I reviewed a book this summer that was, I regret to say, a salvo in the Scottish independence campaign. G.W.S. Barrow’s Robert Bruce and the Community of the Realm of Scotland (Amazon) was originally published in 1965 and has gone through four editions since; the fourth edition (2005) was just reissued in the Edinburgh Classic Editions series, “which publishes influential works from the archive in context for a contemporary audience.” The jacket blurb praising “Scotland’s national hero” by Alex Salmond, First Minister of Scotland and architect of the independence campaign, suggests that someone on the “yes” side was hoping to capitalize on it. (Academic books usually feature blurbs by other academics.) Barrow himself sees Bruce as a great hero, possessing “a wonderful mixture of patience, sagacity and daring,” who took back Scotland and defeated the English in “one of the great heroic enterprises in history” after which he ruled as “one of the best of medieval kings, prudent, conscientious, vigorous and patriotic.” Now it could be that Bruce was all of these things. But even if he was, it should have precisely zero bearing on current Scottish political arrangements. Barrow was a supporter of Scottish independence, and in a lecture in 1980 entitled “The Extinction of Scotland” (pdf) he
protested in uncompromising and robust terms against the eradication of Scotland within the United Kingdom and what he saw as the complacent defeatism of the country’s upper and middle classes in going along with, even facilitating this process. In a memorable passage towards the end of the lecture, he took three utterances from modern members of these classes – ‘We are a very poor country and always have been’; ‘We have never been good at governing ourselves and managing our own affairs’; ‘What is going to happen to my pension?’ – and put them in the mouths of, respectively, James Douglas, Thomas Randolph and Neil Campbell, sitting in a cave above Loch Lomond in 1306 advising Robert Bruce on what to do next. ‘After this,’ Geoffrey wrote, ‘Robert Bruce is silent and thoughtful for a long time, before dictating a letter of abdication to the English king in which he admits that Edward I has been right all along.’

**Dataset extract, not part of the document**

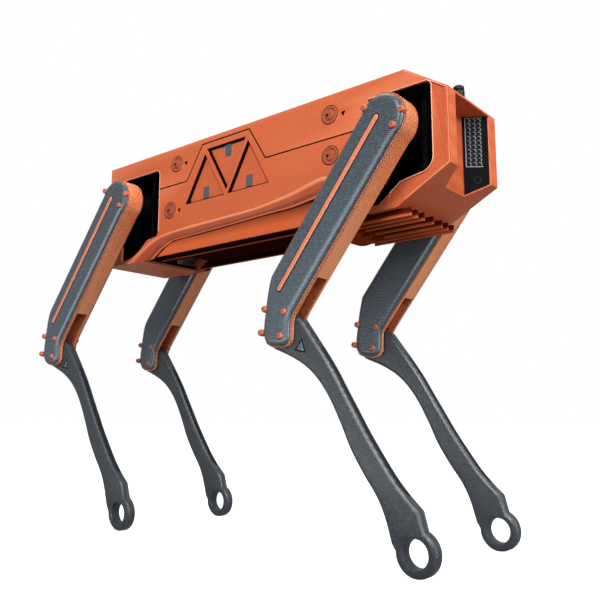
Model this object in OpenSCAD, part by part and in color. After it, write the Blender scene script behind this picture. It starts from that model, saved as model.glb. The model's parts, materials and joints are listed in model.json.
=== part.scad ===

Barrow was an excellent historian, but I dislike how he uses his subject here. It’s no more sound to invoke Robert Bruce as a moral example for the present than to invoke some thoughtful, humane, and accomplished unionist as a moral example. It’s too bad Barrow didn’t study James Boswell, the Earl of Bute, or James Campbell of Lawers – then he could have given a speech about how the Union has been a great success and has allowed Scots to prosper!
Cynthia Eller, in The Myth of Matriarchal Prehistory (Amazon; Atlantic review), got it right: there is no evidence that paleolithic people ever worshipped “The Goddess” or had a matriarchal social organization. Such an idea is feminist creation science, and she demolished it because she was being a good historian – not because she isn’t a committed feminist otherwise. In The Myth of Nations (Amazon), Patrick Geary is right to point out that nothing resembling modern “nations” can be discerned in the great Völkerwanderung of Late Antiquity; Clovis (d. 511) was in no way the first king of France. Geary specifically wrote the book against nationalist politicians like Jean-Marie Le Pen as a way of puncturing their claims, but the exact nature of Clovis and the early medieval polity he ruled ought to be a completely separate issue from the immigration policy of the present-day French Republic. One could believe that Clovis was the first king of “France,” and still oppose the Front National – or conversely, one could disbelieve in the antiquity of France, and still believe in restricting non-French immigration in the present.
It’s not as though the past has no bearing on the present, but we should not hold the past hostage to our concerns. Veritas valebit!